▼
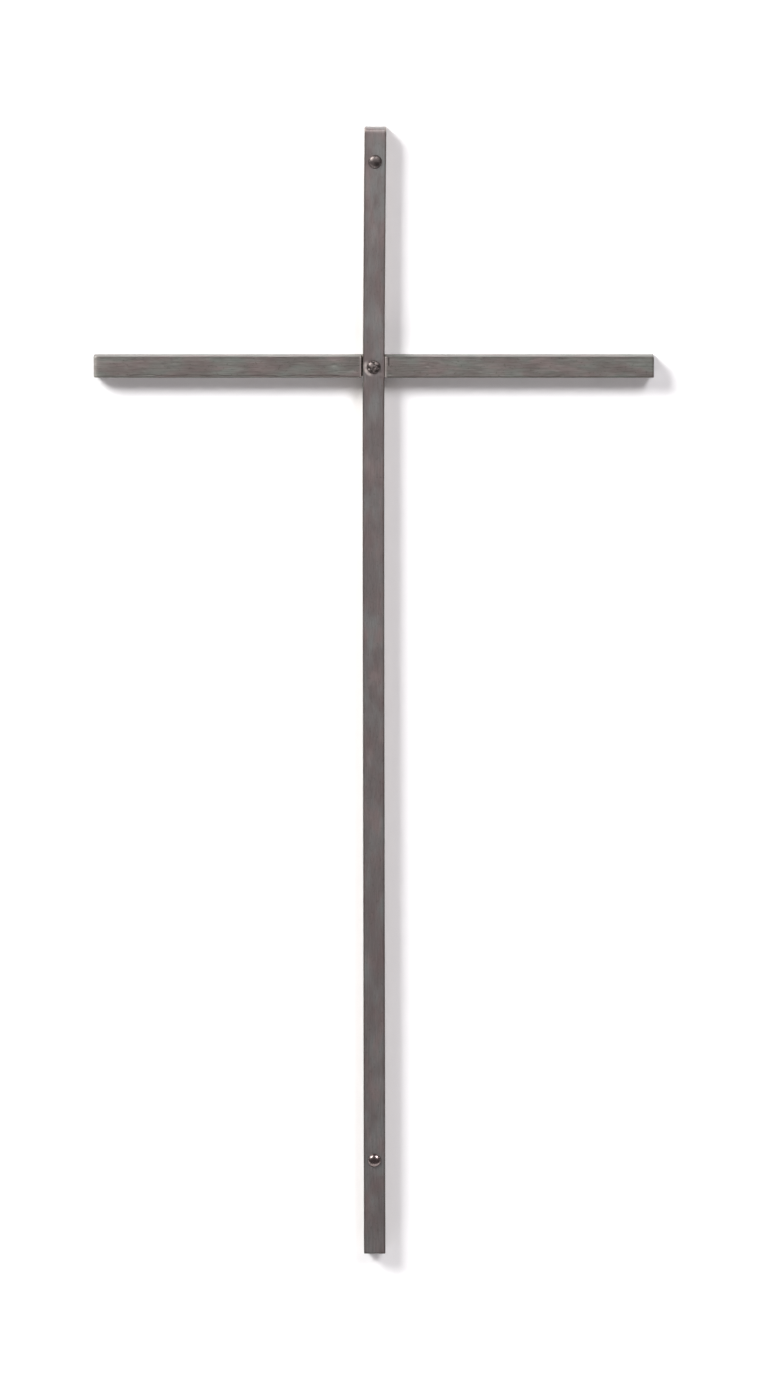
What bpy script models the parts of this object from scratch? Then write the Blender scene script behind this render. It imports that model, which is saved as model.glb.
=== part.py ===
"""A wall cross of two square brass bars, halved into each other and held by three domed nails.

Metres, +Z up. The cross faces -Y and its flat back lies in the plane y = 0.
The origin is in that back plane, at the middle of the crossing.
"""

import math

import bmesh
import bpy
from mathutils import Matrix

# The bars
BAR_DEPTH = 0.010
UPRIGHT_WIDTH = 0.010
CROSSBAR_HEIGHT = 0.0098
HEAD_LENGTH = 0.1095
FOOT_LENGTH = 0.4129
CROSSBAR_LENGTH = 0.2562

# The slight bend of the upright: both ends lean to +X of its waist, just below the crossing
WAIST_DROP = 0.0423
HEAD_LEAN = 0.00095
FOOT_LEAN = 0.00054
BEND_POWER = 1.5
UPRIGHT_STEPS = 24

# Edges: the front edge is filed round at the upright's head and the crossbar's left end, all others are only eased
END_ROUND = 0.0022
EDGE_EASE = 0.0004
EDGE_SEGMENTS = 3

# The halving joint
LAP_GAP = 0.0003
LEFT_SHOULDER_GAP = 0.0006
RIGHT_SHOULDER_GAP = 0.0003

# The nails
NAIL_HEAD_RADIUS = 0.0031
NAIL_HEAD_HEIGHT = 0.0013
NAIL_SEAT_GAP = 0.0003
SHANK_RADIUS = 0.0015
HOLE_CLEARANCE = 0.0003
TOP_NAIL_INSET = 0.0152
FOOT_NAIL_INSET = 0.0440
CENTRE_NAIL_COVER = 0.0020
ROUND_STEPS = 40
DOME_STEPS = 8

# How far a cutter runs past the material it cuts, and how near two places count as one
OVERCUT = 0.002
SAME_PLACE = 0.000001

# The finishes, as linear colours
BAR_COLOUR = (0.25, 0.23, 0.22)
BAR_ROUGHNESS = 0.5
NAIL_COLOUR = (0.15, 0.12, 0.115)
NAIL_ROUGHNESS = 0.3


def clear_scene():
    for thing in list(bpy.data.objects):
        bpy.data.objects.remove(thing, do_unlink=True)


def new_collection(name):
    collection = bpy.data.collections.new(name)
    bpy.context.scene.collection.children.link(collection)
    return collection


def finish(name, colour, roughness):
    """A metal finish: base colour, full metallic value and roughness."""
    material = bpy.data.materials.new(name)
    material.use_nodes = True
    shader = material.node_tree.nodes["Principled BSDF"]
    shader.inputs["Base Color"].default_value = (*colour, 1.0)
    shader.inputs["Metallic"].default_value = 1.0
    shader.inputs["Roughness"].default_value = roughness
    return material


def add_object(name, shape, collection, location=(0.0, 0.0, 0.0)):
    """An object with the mesh of a bmesh, which is freed."""
    mesh = bpy.data.meshes.new(name)
    shape.to_mesh(mesh)
    shape.free()
    thing = bpy.data.objects.new(name, mesh)
    thing.location = location
    collection.objects.link(thing)
    return thing


def box(size):
    """A box centred on its own origin."""
    shape = bmesh.new()
    bmesh.ops.create_cube(shape, size=1.0, matrix=Matrix.Diagonal((*size, 1.0)))
    return shape


def bend(z):
    """How far the upright stands off its waist, to +X, at height z above the crossing."""
    above_waist = z + WAIST_DROP
    if above_waist > 0:
        return HEAD_LEAN * (above_waist / (HEAD_LENGTH + WAIST_DROP)) ** BEND_POWER
    return FOOT_LEAN * (-above_waist / (FOOT_LENGTH - WAIST_DROP)) ** BEND_POWER


def upright_x(z):
    """The middle of the upright at height z. It is 0 at the crossing."""
    return bend(z) - bend(0.0)


def cut_into_steps(shape, axis, length, steps):
    """Cuts a box across into equal steps along one axis."""
    normal = [0.0, 0.0, 0.0]
    normal[axis] = 1.0
    for step in range(1, steps):
        place = [0.0, 0.0, 0.0]
        place[axis] = length * (step / steps - 0.5)
        everything = shape.verts[:] + shape.edges[:] + shape.faces[:]
        bmesh.ops.bisect_plane(shape, geom=everything, plane_co=place, plane_no=normal)


def weigh_edges(shape, axis, filed_end):
    """Gives the front edge of the filed end its full rounding, and every other outer edge its ease."""
    weights = shape.edges.layers.float.new("bevel_weight_edge")
    for edge in shape.edges:
        first, second = (vertex.co for vertex in edge.verts)
        along = abs(first[axis] - second[axis]) > SAME_PLACE
        at_end = abs(abs(first[axis]) - abs(filed_end)) < SAME_PLACE
        at_filed_end = abs(first[axis] - filed_end) < SAME_PLACE
        in_front = first.y < 0 and second.y < 0
        if along or at_end:
            edge[weights] = EDGE_EASE / END_ROUND
        if at_filed_end and in_front and not along:
            edge[weights] = 1.0


def round_edges(thing):
    bevel = thing.modifiers.new("rounded_edges", "BEVEL")
    bevel.limit_method = "WEIGHT"
    bevel.width = END_ROUND
    bevel.segments = EDGE_SEGMENTS


def cut(thing, cutter):
    """Takes the cutter's shape out of the object."""
    boolean = thing.modifiers.new("cut_" + cutter.name, "BOOLEAN")
    boolean.operation = "DIFFERENCE"
    boolean.solver = "EXACT"
    boolean.object = cutter


def box_cutter(name, low, high, cutters):
    """A box from one corner to the other, kept as a cutter."""
    size = [b - a for a, b in zip(low, high)]
    middle = [(a + b) / 2 for a, b in zip(low, high)]
    thing = add_object(name, box(size), cutters, middle)
    thing.hide_render = True
    thing.display_type = "WIRE"
    return thing


def hole_cutter(name, x, z, front, back, cutters):
    """A round hole for a nail's shank, running along Y from front to back."""
    shape = bmesh.new()
    radius = SHANK_RADIUS + HOLE_CLEARANCE
    bmesh.ops.create_cone(
        shape,
        cap_ends=True,
        segments=ROUND_STEPS,
        radius1=radius,
        radius2=radius,
        depth=back - front,
    )
    thing = add_object(name, shape, cutters, (x, (front + back) / 2, z))
    thing.rotation_euler = (math.radians(90), 0.0, 0.0)
    thing.hide_render = True
    thing.display_type = "WIRE"
    return thing


def make_upright(collection, cutters, metal):
    """The long bar. Its front half runs on through the crossing, and its back half is notched there."""
    length = HEAD_LENGTH + FOOT_LENGTH
    middle = (HEAD_LENGTH - FOOT_LENGTH) / 2
    shape = box((UPRIGHT_WIDTH, BAR_DEPTH, length))
    cut_into_steps(shape, 2, length, UPRIGHT_STEPS)
    weigh_edges(shape, 2, length / 2)
    for vertex in shape.verts:
        vertex.co.x += upright_x(vertex.co.z + middle)
    upright = add_object("upright", shape, collection, (0.0, -BAR_DEPTH / 2, middle))
    upright.data.materials.append(metal)
    round_edges(upright)

    half_notch = CROSSBAR_HEIGHT / 2 + LAP_GAP
    notch = box_cutter(
        "upright_notch",
        (-UPRIGHT_WIDTH, -BAR_DEPTH / 2, -half_notch),
        (UPRIGHT_WIDTH, OVERCUT, half_notch),
        cutters,
    )
    cut(upright, notch)
    through = (-BAR_DEPTH - OVERCUT, OVERCUT)
    for name, z in nail_heights().items():
        cut(upright, hole_cutter("upright_hole_" + name, upright_x(z), z, *through, cutters))
    return upright


def make_crossbar(collection, cutters, metal):
    """The short bar. Its back half runs on through the crossing, and its front half is notched there."""
    shape = box((CROSSBAR_LENGTH, BAR_DEPTH, CROSSBAR_HEIGHT))
    weigh_edges(shape, 0, -CROSSBAR_LENGTH / 2)
    crossbar = add_object("crossbar", shape, collection, (0.0, -BAR_DEPTH / 2, 0.0))
    crossbar.data.materials.append(metal)
    round_edges(crossbar)

    hole_end = HOLE_CLEARANCE - CENTRE_NAIL_COVER
    cut(crossbar, hole_cutter("crossbar_hole", 0.0, 0.0, -BAR_DEPTH - OVERCUT, hole_end, cutters))
    notch = box_cutter(
        "crossbar_notch",
        (-UPRIGHT_WIDTH / 2 - LEFT_SHOULDER_GAP, -BAR_DEPTH - OVERCUT, -CROSSBAR_HEIGHT),
        (UPRIGHT_WIDTH / 2 + RIGHT_SHOULDER_GAP, LAP_GAP - BAR_DEPTH / 2, CROSSBAR_HEIGHT),
        cutters,
    )
    cut(crossbar, notch)
    return crossbar


def nail_heights():
    """Each nail's height above the crossing."""
    return {
        "nail_top": HEAD_LENGTH - TOP_NAIL_INSET,
        "nail_centre": 0.0,
        "nail_foot": FOOT_NAIL_INSET - FOOT_LENGTH,
    }


def nail_profile(shank_length):
    """Half a nail from the top of its dome, down its rim and shank, to the middle of its end."""
    dome = []
    for step in range(DOME_STEPS + 1):
        angle = math.radians(90) * (1 - step / DOME_STEPS)
        dome.append((NAIL_HEAD_RADIUS * math.cos(angle), NAIL_HEAD_HEIGHT * math.sin(angle)))
    dome[0] = (0.0, NAIL_HEAD_HEIGHT)
    shank = [(SHANK_RADIUS, 0.0), (SHANK_RADIUS, -shank_length), (0.0, -shank_length)]
    return dome + shank


def make_nail(name, z, shank_length, collection, metal):
    """A domed nail turned about its own axis, its head standing on the face of the upright."""
    shape = bmesh.new()
    points = [shape.verts.new((x, 0.0, height)) for x, height in nail_profile(shank_length)]
    for first, second in zip(points, points[1:]):
        shape.edges.new((first, second))
    seat = -BAR_DEPTH - NAIL_SEAT_GAP
    nail = add_object(name, shape, collection, (upright_x(z), seat, z))
    nail.rotation_euler = (math.radians(90), 0.0, 0.0)
    nail.data.materials.append(metal)
    turned = nail.modifiers.new("turned", "SCREW")
    turned.axis = "Z"
    turned.steps = ROUND_STEPS
    turned.render_steps = ROUND_STEPS
    turned.use_merge_vertices = True
    turned.merge_threshold = SAME_PLACE
    turned.use_smooth_shade = True
    return nail


def main():
    clear_scene()
    parts = new_collection("brass_wall_cross")
    cutters = new_collection("cutters")

    make_upright(parts, cutters, finish("upright_patinated_brass", BAR_COLOUR, BAR_ROUGHNESS))
    make_crossbar(parts, cutters, finish("crossbar_patinated_brass", BAR_COLOUR, BAR_ROUGHNESS))
    whole_shank = BAR_DEPTH + NAIL_SEAT_GAP
    for name, z in nail_heights().items():
        shank = whole_shank - CENTRE_NAIL_COVER if name == "nail_centre" else whole_shank
        make_nail(name, z, shank, parts, finish(name + "_dark_brass", NAIL_COLOUR, NAIL_ROUGHNESS))


main()
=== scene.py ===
"""The looks of a wall cross of patinated brass: two halved bars, three nails and the pale wall behind them.

Metres, +Z up. The cross faces -Y, and its flat back lies in the plane y = 0.
"""

import math
import random
from contextlib import contextmanager

import bmesh
import bpy
from bpy.props import FloatProperty, FloatVectorProperty, IntProperty, PointerProperty
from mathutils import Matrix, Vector, noise


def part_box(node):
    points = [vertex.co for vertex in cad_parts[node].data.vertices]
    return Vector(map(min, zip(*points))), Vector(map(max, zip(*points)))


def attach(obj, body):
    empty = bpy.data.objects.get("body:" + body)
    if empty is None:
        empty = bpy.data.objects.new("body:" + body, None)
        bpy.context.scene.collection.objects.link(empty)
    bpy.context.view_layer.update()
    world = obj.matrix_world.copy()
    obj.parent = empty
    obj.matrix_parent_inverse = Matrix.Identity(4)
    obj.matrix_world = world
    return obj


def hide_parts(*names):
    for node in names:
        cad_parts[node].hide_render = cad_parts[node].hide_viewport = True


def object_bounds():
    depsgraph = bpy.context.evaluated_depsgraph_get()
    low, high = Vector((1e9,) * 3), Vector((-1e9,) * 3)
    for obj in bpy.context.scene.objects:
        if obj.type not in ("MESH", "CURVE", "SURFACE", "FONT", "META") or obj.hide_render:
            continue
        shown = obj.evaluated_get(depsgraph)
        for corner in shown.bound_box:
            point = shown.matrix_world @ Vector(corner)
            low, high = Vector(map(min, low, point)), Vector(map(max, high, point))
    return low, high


bl_info = {
    "name": "Patinated Wall Cross",
    "version": (1, 0, 0),
    "blender": (4, 5, 0),
    "location": "3D View > Sidebar > Wall Cross",
    "description": "Models the bars and nails of a brass wall cross and lights them on a pale wall",
    "category": "Add Mesh",
}

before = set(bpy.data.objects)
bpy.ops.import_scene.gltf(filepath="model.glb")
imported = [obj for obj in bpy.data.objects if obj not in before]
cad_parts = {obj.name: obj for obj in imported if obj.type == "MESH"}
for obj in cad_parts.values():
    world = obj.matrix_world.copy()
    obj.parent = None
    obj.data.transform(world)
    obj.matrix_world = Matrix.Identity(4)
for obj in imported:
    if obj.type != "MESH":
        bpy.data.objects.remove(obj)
CAD_LOW, CAD_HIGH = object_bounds()
CAD_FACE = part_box("crossbar")[0].y
MM = 0.001
X, Y, Z = 0, 1, 2


def from_millimetres(*rows):
    """Rows of lengths in millimetres, in metres."""
    return [[value * MM for value in row] for row in rows]


# Named values: the bars

# How far in from the face the flat of it reaches, and the front with its eased edges, and how long an end is
ON_FLAT = 0.3 * MM
ON_FRONT = 1.0 * MM
AT_END = 1.0 * MM
# How far in from the face dents reach, and how far a cutter runs past what it cuts
DENT_REACH = 1.5 * MM
OVERCUT = 2 * MM
# The bend is read from rings of points at one height, to this many digits, where the bar has its full width
RING_DIGITS = 4
FULL_WIDTH = 0.995

# A face points along an axis when its normal has this much of it
FACING = 0.9
# Only edges sharper than this are rubbed down
SHARP_EDGE = math.radians(50)
FILED_SEGMENTS = 10
FILED_PROFILE = 0.72
EASED_SEGMENTS = 3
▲
▶ **GIVEN PROBLEM**
Transcribe, word for word, every line from the line with "nail.rotation_euler = (math.radians(90), 0.0, 0.0)" to the line with "zip(*points))), Vector(map(max, zip(*points)))", inclusive, and output nothing else.

▶ **FINISHED ANSWER**
    nail.rotation_euler = (math.radians(90), 0.0, 0.0)
    nail.data.materials.append(metal)
    turned = nail.modifiers.new("turned", "SCREW")
    turned.axis = "Z"
    turned.steps = ROUND_STEPS
    turned.render_steps = ROUND_STEPS
    turned.use_merge_vertices = True
    turned.merge_threshold = SAME_PLACE
    turned.use_smooth_shade = True
    return nail


def main():
    clear_scene()
    parts = new_collection("brass_wall_cross")
    cutters = new_collection("cutters")

    make_upright(parts, cutters, finish("upright_patinated_brass", BAR_COLOUR, BAR_ROUGHNESS))
    make_crossbar(parts, cutters, finish("crossbar_patinated_brass", BAR_COLOUR, BAR_ROUGHNESS))
    whole_shank = BAR_DEPTH + NAIL_SEAT_GAP
    for name, z in nail_heights().items():
        shank = whole_shank - CENTRE_NAIL_COVER if name == "nail_centre" else whole_shank
        make_nail(name, z, shank, parts, finish(name + "_dark_brass", NAIL_COLOUR, NAIL_ROUGHNESS))


main()
=== scene.py ===
"""The looks of a wall cross of patinated brass: two halved bars, three nails and the pale wall behind them.

Metres, +Z up. The cross faces -Y, and its flat back lies in the plane y = 0.
"""

import math
import random
from contextlib import contextmanager

import bmesh
import bpy
from bpy.props import FloatProperty, FloatVectorProperty, IntProperty, PointerProperty
from mathutils import Matrix, Vector, noise


def part_box(node):
    points = [vertex.co for vertex in cad_parts[node].data.vertices]
    return Vector(map(min, zip(*points))), Vector(map(max, zip(*points)))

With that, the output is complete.